Minister of State Sean Fleming, who represents the Laois-Offaly constituency, has called on the Carroll meat plant in Tullamore to voluntarily close.
Three of four meat processing plants in the midlands are not reopening today, after recent outbreaks of Covid-19.
150 workers tested positive for the virus at Kildare Chilling, 86 at O'Brien Fine Foods in Timahoe and nine at the Irish Dog Food Factory in Naas.
Carroll Cuisine in Tullamore was open on Monday morning. Nine staff members had previously tested positive for Covid-19.
The company said 200-plus employees were tested for the virus on Sunday and the situation had not escalated. It said a deep clean was also being carried out.
“I am calling on them to close, to show solidarity with the local community,” Mr Fleming told RTÉ radio’s Today with Sarah McInerney show.
“I expect that before this day is out that this factory will close. Three out of the four have done the right thing.”
Mr Fleming said that if the Carroll meat plant “doesn’t do the right thing” then the State will have to take action.
If all four factories at which there were outbreaks of Covid-19 in recent days were closed down it would be “a big boost” to public confidence, he added.
He was encouraging the Carroll meat plant to close down voluntarily so that the State would not have to do so.
“They should do the right thing.”
It was important to remember that the counties of Laois, Offaly and Kildare were not in lockdown, he said. People can still go to the shops, they can still go to work, even outside the three county area.
The onus was on management in the meat companies to ensure that they have a safe work environment for their staff. Mr Fleming called for “rolling” testing in meat plants as had been done in nursing homes.
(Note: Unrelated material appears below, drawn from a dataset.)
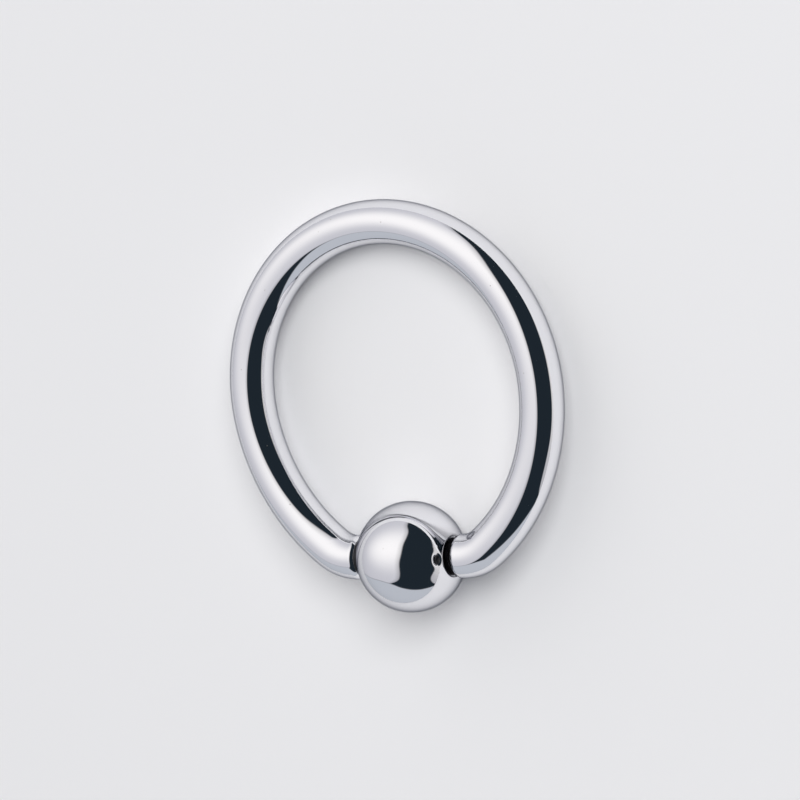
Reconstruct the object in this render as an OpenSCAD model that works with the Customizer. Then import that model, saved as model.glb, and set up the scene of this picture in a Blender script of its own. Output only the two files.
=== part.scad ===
// Captive bead ring, lying as it rests: on its bead and on the far side of its wire.
// Millimetres. Z is up, X runs along the bead's dimples, and the bead lies towards -Y.

/* [Wire] */
// Thickness of the round wire
wire_d = 1.2; // [1:0.1:1.6]
// Clear width inside the ring
inner_d = 8; // [7:0.5:12]
// Angle round from the bead at which the left arm starts to run straighter
left_arm_from = 80; // [70:1:90]
// Angle round from the bead at which the right arm starts to run straighter
right_arm_from = 90; // [70:1:90]
// Radius, at the wire's middle, of the bend that turns each end in to the bead
end_bend_r = 1.3; // [1:0.1:2]
// Length of each rounded end, from its tip to where the wire is full thickness
tip_len = 0.4; // [0.3:0.05:0.5]
// Radius that rounds the rim of each end
tip_round_r = 0.2; // [0.1:0.05:0.25]

/* [Bead] */
// Diameter of the bead
bead_d = 3; // [2.6:0.1:4]
// How far the bead's centre lies inside the circle of the wire's middle
bead_inset = 0.14; // [0:0.02:0.3]
// Depth of each dimple below its mouth
dimple_depth = 0.2; // [0.15:0.05:0.4]
// Radius that rounds the lip of each dimple
lip_r = 0.08; // [0.04:0.01:0.1]
// Width, at the bead's surface, of the small pit beside one dimple
pit_d = 0.2; // [0.16:0.02:0.22]
// Depth of the pit below its mouth
pit_depth = 0.08; // [0.04:0.01:0.09]
// Distance over the bead's surface from the dimple's lip to the middle of the pit
pit_off = 0.17; // [0.12:0.01:0.5]

/* [Fit] */
// How much narrower than the wire the mouth of each dimple is, all round
mouth_lap = 0.03; // [0:0.01:0.05]
// How far each end reaches in past the mouth of its dimple
tip_reach = 0.1; // [0.02:0.01:0.12]

/* [Hidden] */
wire_r = wire_d / 2;
bead_r = bead_d / 2;
spine_r = inner_d / 2 + wire_r;
bead_drop = spine_r - bead_inset;

// Dimples: the radius and place of their mouths, and of the round hollow behind
mouth_r = wire_r - mouth_lap;
mouth_x = sqrt(bead_r * bead_r - mouth_r * mouth_r);
dimple_r = (mouth_r * mouth_r + dimple_depth * dimple_depth) / (2 * dimple_depth);
dimple_x = mouth_x - dimple_depth + dimple_r;

// Lips: the middle of the rounding that touches the bead's surface and the dimple's
lip_x = (pow(bead_r - lip_r, 2) - pow(dimple_r + lip_r, 2) + dimple_x * dimple_x) / (2 * dimple_x);
lip_out = sqrt(pow(bead_r - lip_r, 2) - lip_x * lip_x);

// Pit: the radius of the ball that cuts it, how far out the ball's middle lies, and at what angle
pit_r = pit_d / 2;
pit_ball_r = (pit_r * pit_r + pit_depth * pit_depth) / (2 * pit_depth);
pit_out = sqrt(bead_r * bead_r - pit_r * pit_r) - pit_depth + pit_ball_r;
pit_angle = atan2(lip_out, lip_x) + 360 * pit_off / (PI * bead_d);

// Wire ends: a low dome that runs into the rounded rim without a crease
tip_x = mouth_x - tip_reach;
round_x = tip_x + tip_len;
round_out = wire_r - tip_round_r;
dome_r = (round_out * round_out + tip_len * tip_len - tip_round_r * tip_round_r)
    / (2 * (tip_len - tip_round_r));
dome_x = tip_x + dome_r;

// The ring lies tilted, because the bead is thicker than the wire
tilt = asin((bead_r - wire_r) / (bead_drop + spine_r));
depth = (bead_drop + spine_r) * cos(tilt) + bead_r + wire_r;
bead_y = bead_r - depth / 2;

// How far the ball that closes each joint between two arcs stands proud of the wire
joint_proud = 0.002;

$fn = 96;

// Radius of an arm that leaves the main circle at an angle and meets the end bend without a crease
function arm_r(from) =
    let (in = end_bend_r, up = bead_drop - in, out = round_x)
    spine_r + (up * up + out * out - pow(spine_r - in, 2))
        / (2 * (spine_r - in - up * cos(from) - out * sin(from)));

// Angle round from the bead at which an arm meets its end bend
function bend_angle(from) =
    let (r = arm_r(from))
    asin((round_x + (r - spine_r) * sin(from)) / (r - end_bend_r));

// Puts a shape drawn about the bead's centre, with the ring in the XY plane, where it rests
module at_rest() {
    translate([0, bead_y, bead_r]) rotate([-tilt, 0, 0]) children();
}

// Turns a half outline, out to the right and along the bead's axis upwards, into a round solid
module turned() {
    rotate([0, 90, 0]) rotate_extrude() children();
}

// Arc of wire about the Z axis, between two angles measured round from -Y towards +X
module wire_arc(r, from, to) {
    rotate([0, 0, from - 90])
        rotate_extrude(angle = to - from)
            translate([r, 0]) circle(wire_r);
}

// Ball that closes the joint where two arcs of wire meet
module wire_joint(r, at) {
    rotate([0, 0, at - 90])
        translate([r, 0, 0]) rotate([90, 0, 0]) sphere(wire_r + joint_proud);
}

// One arm on the +X side, from its start on the main circle to its rounded end
module arm(from) {
    r = arm_r(from);
    bend = bend_angle(from);
    translate([(spine_r - r) * sin(from), bead_drop - (spine_r - r) * cos(from), 0]) {
        wire_arc(r, bend, from);
        wire_joint(r, from);
        wire_joint(r, bend);
    }
    translate([round_x, end_bend_r, 0]) wire_arc(end_bend_r, 0, bend);
    turned() tip_outline();
}

// Half outline of a wire end: the rim's rounding, and the dome inside the line between their middles
module tip_outline() {
    intersection() {
        union() {
            translate([round_out, round_x]) circle(tip_round_r);
            intersection() {
                translate([0, dome_x]) circle(dome_r);
                polygon([[0, dome_x], [0, 0], [round_out * dome_x / (dome_x - round_x), 0]]);
            }
        }
        square([wire_r, round_x]);
    }
}

// Half outline of the corner that the lip's rounding takes off, on the +X side
module lip_corner() {
    lip = [lip_out, lip_x];
    to_bead = lip_r * lip / norm(lip);
    to_dimple = lip_r * ([0, dimple_x] - lip) / norm([0, dimple_x] - lip);
    difference() {
        polygon([lip, lip + 2 * to_bead, lip + 2 * to_bead + 2 * to_dimple, lip + 2 * to_dimple]);
        translate(lip) circle(lip_r);
    }
}

module ring() {
    color("silver")
        at_rest()
            union() {
                translate([0, bead_drop, 0]) wire_arc(spine_r, right_arm_from, 360 - left_arm_from);
                arm(right_arm_from);
                mirror([1, 0, 0]) arm(left_arm_from);
            }
}

// Half outline of the bead, with the hollow and the rounded lip of each dimple taken off
module bead_outline() {
    difference() {
        intersection() {
            circle(bead_r);
            translate([0, -bead_r]) square([bead_r, bead_d]);
        }
        for (side = [0, 1])
            mirror([0, side]) {
                translate([0, dimple_x]) circle(dimple_r);
                lip_corner();
            }
    }
}

// Ball that cuts the small pit, beside the +X dimple and above it
module pit() {
    rotate([0, -pit_angle, 0]) translate([pit_out, 0, 0]) sphere(pit_ball_r);
}

module bead() {
    color("gainsboro")
        at_rest()
            difference() {
                turned() bead_outline();
                pit();
            }
}

ring();
bead();
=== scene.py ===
"""Captive bead ring in polished steel, lying on a pale studio floor.

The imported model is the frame. Two finely meshed pieces stand for its two nodes, in the same
shape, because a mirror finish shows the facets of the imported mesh.

Metres, with Z up, X along the line through the bead's dimples, and the bead towards -Y. Sizes of
the object are written in millimetres, as a maker gives them.
"""

import logging
import math
from dataclasses import dataclass
from enum import Enum

import bpy
import numpy as np
from mathutils import Matrix, Vector

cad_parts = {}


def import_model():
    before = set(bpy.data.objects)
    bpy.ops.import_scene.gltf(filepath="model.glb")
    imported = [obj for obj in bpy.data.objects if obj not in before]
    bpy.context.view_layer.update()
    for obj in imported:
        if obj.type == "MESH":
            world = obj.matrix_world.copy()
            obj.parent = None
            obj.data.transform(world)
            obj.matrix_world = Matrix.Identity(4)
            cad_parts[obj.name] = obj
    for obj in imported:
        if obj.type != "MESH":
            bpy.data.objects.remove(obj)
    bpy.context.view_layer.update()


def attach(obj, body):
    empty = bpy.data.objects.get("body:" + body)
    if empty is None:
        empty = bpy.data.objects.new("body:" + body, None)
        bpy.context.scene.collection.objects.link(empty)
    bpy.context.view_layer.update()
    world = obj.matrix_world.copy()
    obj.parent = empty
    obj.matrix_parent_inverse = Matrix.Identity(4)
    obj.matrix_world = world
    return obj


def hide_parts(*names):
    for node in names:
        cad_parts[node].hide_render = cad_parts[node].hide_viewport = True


MM = 0.001
LOG = logging.getLogger("captive_bead_ring")
# the mesh attribute that says where dark shade is painted on the steel, in the dimples, the pit and
# at the wire's tips
PAINTED_SHADE_ATTRIBUTE = "painted_shade"

# a closed mesh: its points, the corner numbers of all faces in one line, each face's corner count
Skin = tuple[np.ndarray, np.ndarray, np.ndarray]
# a line on the light tent's chart: each point's place, and the line's value there
Outline = tuple[tuple[float, float], ...]


def arc(
    centre: tuple[float, float], radius: float, start: float, stop: float, steps: int
) -> np.ndarray:
    """Gives points on an arc of a circle, at centre plus radius times (cos, sin) of the angle.

    Args:
        centre: the circle's middle.
        radius: its radius.
        start: angle of the first point, in radians.
        stop: angle of the last point, in radians.
        steps: number of equal steps between them.

    Returns:
        An array of steps + 1 points by two.
    """
    angle = np.linspace(start, stop, steps + 1)
    return np.array(centre) + radius * np.column_stack([np.cos(angle), np.sin(angle)])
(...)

Keeping community transmission down was vital, he warned, as the State was facing into the “single biggest logistical exercise” in the coming weeks with the reopening of schools. “We have to be very vigilant.”
On the same programme Sinn Féin’s David Cullinane said that any factory that was a source of an outbreak should be closed. It was odd for a Minister of State to call on a factory to voluntarily close down “over the airwaves” he said.
There had to be an onus on companies to comply with regulations, but they could not operate under self assessment, he said.
“If any company cannot operate within the guidelines then it should close.”
Mr Cullinane said he had figures from the HSA that showed there were 570 inspectors who carried out 230 inspections in July which worked out at one inspection for every two inspectors.
“That’s not enough.”
Meanwhile, Siptu says it is not optimistic ahead of a meeting with Meat Industry Ireland to discuss Covid-19 outbreaks in factories.
“We now have over 10% of workers infected by Covid. Nine out 10 do not have a sick pay scheme,” said Greg Ennis, of Siptu.
“And we’ve heard horror stories of workers living in cramped conditions in the Midlands, sharing accommodation and that is the perfect storm for Covid transmission.
“So it behoves Meat Industry Ireland and the Government to ramp up their approach to this.”
Earlier, Tánaiste Leo Varadkar expressed regret at the issue of blame for the spread of Covid-19 which he says is “creeping” into Irish society.
People are blaming American tourists, young people and migrant workers he told RTÉ radio’s Morning Ireland.
Mr Varadkar pointed out that 100 workers in meat plants had died in the US.
Fortunately that had not been the case in Ireland, he said.
This was a continuing problem and there was a need to get back to basics and to contain the amount of Covid-19 cases in the community.
Mr Varadkar also pointed out that under public health legislation the Health Service Executive (HSE) has the power to order the closure of Carroll's Cuisine in Tullamore.
An ‘outbreak’ team is working at present to assess measures necessary at the Carroll plant which remains open while three other factories in the Kildare, Loais and Offaly closed following the discovery of clusters.